## Given data
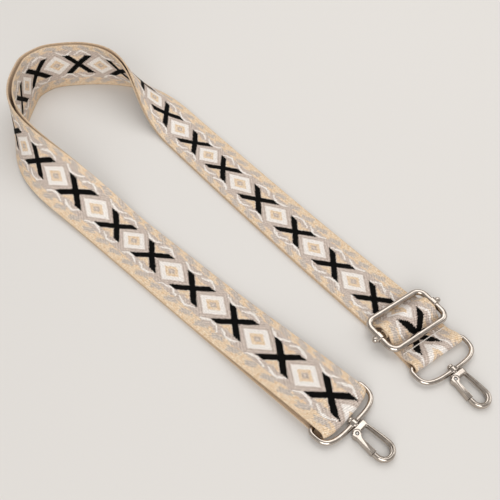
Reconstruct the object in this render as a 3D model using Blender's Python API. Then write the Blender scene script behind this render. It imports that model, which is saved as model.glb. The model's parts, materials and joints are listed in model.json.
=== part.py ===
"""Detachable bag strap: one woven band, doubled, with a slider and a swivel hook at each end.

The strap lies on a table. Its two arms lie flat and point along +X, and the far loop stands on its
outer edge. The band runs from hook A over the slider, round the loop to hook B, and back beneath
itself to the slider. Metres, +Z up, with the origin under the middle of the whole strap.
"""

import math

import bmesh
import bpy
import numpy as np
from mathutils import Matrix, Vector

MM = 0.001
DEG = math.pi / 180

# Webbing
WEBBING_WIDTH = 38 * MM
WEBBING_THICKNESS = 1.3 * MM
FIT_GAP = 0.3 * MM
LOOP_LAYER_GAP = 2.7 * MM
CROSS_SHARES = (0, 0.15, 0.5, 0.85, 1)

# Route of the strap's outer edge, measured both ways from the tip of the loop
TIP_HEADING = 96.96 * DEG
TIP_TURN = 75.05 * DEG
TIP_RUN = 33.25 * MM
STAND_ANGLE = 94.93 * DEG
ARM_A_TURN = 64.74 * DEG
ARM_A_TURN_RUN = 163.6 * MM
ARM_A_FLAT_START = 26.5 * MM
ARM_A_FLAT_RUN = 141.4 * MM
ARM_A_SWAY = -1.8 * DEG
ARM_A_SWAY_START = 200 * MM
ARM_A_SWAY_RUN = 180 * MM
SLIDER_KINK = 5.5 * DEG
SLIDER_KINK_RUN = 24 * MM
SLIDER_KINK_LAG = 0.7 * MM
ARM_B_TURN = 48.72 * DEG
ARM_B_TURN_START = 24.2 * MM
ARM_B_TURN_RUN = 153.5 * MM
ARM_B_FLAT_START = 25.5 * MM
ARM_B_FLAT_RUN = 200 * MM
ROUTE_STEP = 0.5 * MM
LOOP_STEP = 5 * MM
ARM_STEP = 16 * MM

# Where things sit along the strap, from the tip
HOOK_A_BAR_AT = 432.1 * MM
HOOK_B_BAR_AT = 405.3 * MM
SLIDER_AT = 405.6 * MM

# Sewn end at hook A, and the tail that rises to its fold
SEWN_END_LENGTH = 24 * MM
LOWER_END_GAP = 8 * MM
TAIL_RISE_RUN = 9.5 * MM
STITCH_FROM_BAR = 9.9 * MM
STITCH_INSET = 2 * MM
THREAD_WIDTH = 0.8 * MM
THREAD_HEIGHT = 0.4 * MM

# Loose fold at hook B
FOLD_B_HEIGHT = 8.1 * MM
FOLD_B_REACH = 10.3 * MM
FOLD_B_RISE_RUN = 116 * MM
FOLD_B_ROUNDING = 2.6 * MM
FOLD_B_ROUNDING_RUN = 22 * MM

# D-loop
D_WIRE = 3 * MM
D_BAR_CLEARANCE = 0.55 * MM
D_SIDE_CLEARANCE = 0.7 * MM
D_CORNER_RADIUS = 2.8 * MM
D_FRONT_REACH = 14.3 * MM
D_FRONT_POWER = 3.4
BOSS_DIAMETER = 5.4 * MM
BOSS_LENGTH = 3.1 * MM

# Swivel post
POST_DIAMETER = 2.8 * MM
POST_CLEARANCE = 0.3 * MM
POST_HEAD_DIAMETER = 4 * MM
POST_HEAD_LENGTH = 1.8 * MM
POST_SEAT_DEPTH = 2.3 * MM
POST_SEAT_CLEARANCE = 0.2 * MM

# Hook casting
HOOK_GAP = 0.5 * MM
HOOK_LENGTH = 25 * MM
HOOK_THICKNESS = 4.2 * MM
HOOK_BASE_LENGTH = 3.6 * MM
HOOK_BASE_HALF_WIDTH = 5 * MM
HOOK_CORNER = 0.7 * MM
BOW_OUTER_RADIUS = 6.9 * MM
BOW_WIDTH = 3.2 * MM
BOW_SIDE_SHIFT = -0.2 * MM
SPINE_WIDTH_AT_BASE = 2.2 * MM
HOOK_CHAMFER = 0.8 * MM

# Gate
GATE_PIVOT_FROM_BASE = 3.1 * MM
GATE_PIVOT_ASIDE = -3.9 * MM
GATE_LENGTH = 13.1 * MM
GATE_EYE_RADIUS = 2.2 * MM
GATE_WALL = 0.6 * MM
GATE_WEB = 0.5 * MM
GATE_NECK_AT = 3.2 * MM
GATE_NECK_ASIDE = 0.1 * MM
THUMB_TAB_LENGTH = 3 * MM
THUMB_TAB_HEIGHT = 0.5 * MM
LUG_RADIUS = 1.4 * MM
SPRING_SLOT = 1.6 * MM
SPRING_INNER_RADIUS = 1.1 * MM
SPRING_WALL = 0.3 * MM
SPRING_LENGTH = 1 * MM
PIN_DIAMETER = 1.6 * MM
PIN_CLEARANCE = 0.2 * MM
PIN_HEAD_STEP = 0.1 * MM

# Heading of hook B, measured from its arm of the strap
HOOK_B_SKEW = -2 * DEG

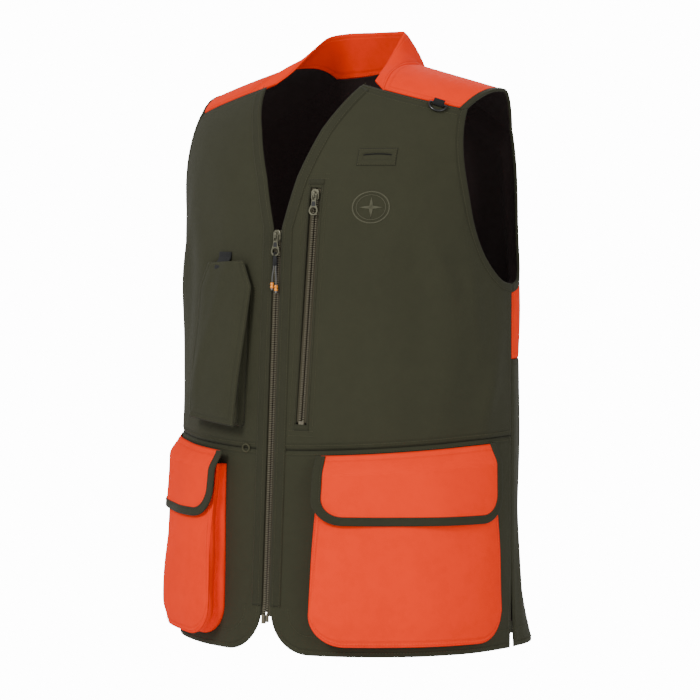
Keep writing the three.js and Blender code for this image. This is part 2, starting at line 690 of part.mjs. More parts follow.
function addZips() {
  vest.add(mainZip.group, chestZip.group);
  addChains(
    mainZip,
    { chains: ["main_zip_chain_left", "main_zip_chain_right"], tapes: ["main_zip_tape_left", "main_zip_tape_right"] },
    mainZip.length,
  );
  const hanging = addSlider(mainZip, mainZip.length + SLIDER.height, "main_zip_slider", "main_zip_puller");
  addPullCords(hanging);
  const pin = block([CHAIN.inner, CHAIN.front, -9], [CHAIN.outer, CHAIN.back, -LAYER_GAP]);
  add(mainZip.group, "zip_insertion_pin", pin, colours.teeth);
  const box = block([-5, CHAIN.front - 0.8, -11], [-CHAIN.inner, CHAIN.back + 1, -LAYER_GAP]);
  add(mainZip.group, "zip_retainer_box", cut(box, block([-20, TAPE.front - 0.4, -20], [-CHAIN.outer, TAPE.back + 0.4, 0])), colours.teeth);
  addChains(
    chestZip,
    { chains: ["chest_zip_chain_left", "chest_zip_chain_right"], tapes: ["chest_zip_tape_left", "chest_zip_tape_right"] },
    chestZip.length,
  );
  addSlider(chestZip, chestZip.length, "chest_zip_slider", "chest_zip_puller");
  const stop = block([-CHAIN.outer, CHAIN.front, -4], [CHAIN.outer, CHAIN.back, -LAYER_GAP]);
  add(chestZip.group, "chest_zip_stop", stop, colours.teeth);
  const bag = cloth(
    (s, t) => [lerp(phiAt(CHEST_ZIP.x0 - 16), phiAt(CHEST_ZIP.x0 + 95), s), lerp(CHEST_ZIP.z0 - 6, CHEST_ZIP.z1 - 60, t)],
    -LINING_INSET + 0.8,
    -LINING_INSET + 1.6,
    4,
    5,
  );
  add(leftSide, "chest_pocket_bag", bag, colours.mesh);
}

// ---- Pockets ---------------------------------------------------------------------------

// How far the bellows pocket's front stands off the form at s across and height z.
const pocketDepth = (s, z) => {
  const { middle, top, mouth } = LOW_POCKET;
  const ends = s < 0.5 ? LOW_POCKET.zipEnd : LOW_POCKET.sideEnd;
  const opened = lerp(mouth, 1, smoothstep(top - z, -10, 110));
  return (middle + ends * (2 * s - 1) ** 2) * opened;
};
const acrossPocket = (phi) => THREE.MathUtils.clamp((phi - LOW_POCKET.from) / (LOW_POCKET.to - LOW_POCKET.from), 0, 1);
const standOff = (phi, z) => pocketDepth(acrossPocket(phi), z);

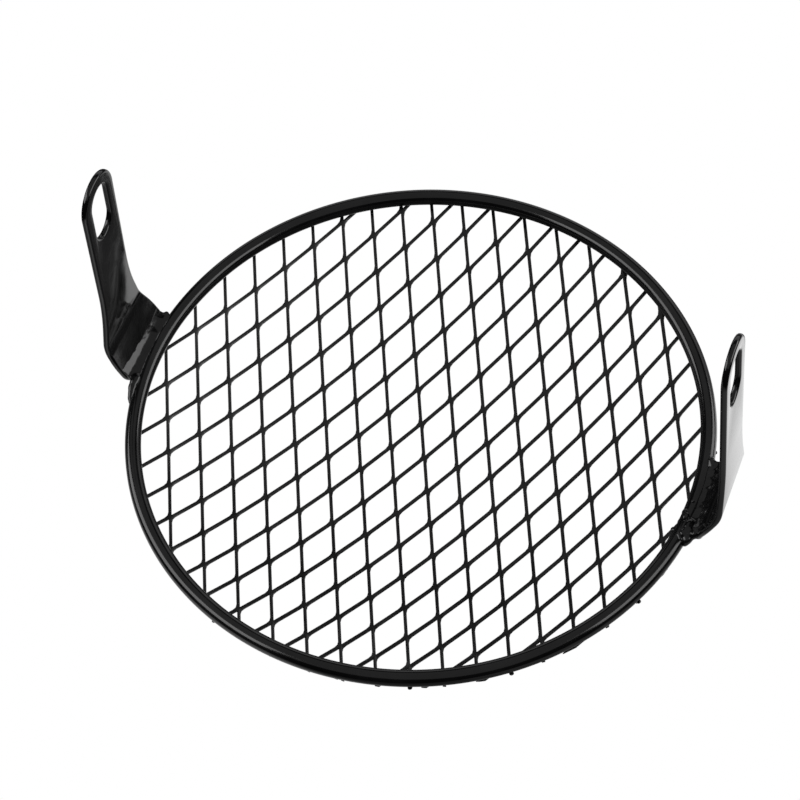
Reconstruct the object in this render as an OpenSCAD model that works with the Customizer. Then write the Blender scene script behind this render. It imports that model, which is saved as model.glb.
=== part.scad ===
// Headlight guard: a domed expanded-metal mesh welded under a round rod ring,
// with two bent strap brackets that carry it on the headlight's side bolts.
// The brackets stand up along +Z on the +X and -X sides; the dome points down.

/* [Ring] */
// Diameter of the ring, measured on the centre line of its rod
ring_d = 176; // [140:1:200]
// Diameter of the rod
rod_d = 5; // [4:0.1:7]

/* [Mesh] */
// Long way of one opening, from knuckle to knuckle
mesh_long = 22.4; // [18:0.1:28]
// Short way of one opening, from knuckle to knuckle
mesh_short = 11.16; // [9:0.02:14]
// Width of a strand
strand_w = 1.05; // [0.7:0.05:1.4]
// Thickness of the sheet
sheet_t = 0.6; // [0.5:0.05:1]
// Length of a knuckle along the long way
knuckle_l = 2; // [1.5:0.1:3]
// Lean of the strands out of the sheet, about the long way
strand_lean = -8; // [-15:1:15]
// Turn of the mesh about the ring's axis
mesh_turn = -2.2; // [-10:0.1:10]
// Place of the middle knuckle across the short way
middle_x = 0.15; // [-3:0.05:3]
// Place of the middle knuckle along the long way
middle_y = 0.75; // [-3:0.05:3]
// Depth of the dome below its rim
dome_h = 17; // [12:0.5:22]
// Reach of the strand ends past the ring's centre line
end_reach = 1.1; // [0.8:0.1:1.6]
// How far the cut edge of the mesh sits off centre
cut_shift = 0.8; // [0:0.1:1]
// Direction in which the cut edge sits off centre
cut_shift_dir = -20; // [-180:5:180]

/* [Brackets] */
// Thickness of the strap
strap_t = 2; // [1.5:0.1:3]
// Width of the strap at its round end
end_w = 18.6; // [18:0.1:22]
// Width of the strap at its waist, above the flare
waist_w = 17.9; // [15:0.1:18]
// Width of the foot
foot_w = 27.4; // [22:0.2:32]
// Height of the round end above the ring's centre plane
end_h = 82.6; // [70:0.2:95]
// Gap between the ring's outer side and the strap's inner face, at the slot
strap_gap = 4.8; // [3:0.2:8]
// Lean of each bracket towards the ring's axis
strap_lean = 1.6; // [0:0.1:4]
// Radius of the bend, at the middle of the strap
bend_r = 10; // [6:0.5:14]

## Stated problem
Write out word for word only the lines from the start of the entries down to the line with "at each end.", please, including both ends.

## Worked solution
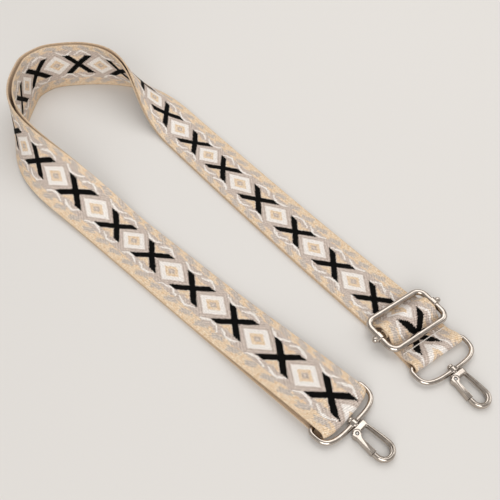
Reconstruct the object in this render as a 3D model using Blender's Python API. Then write the Blender scene script behind this render. It imports that model, which is saved as model.glb. The model's parts, materials and joints are listed in model.json.
=== part.py ===
"""Detachable bag strap: one woven band, doubled, with a slider and a swivel hook at each end.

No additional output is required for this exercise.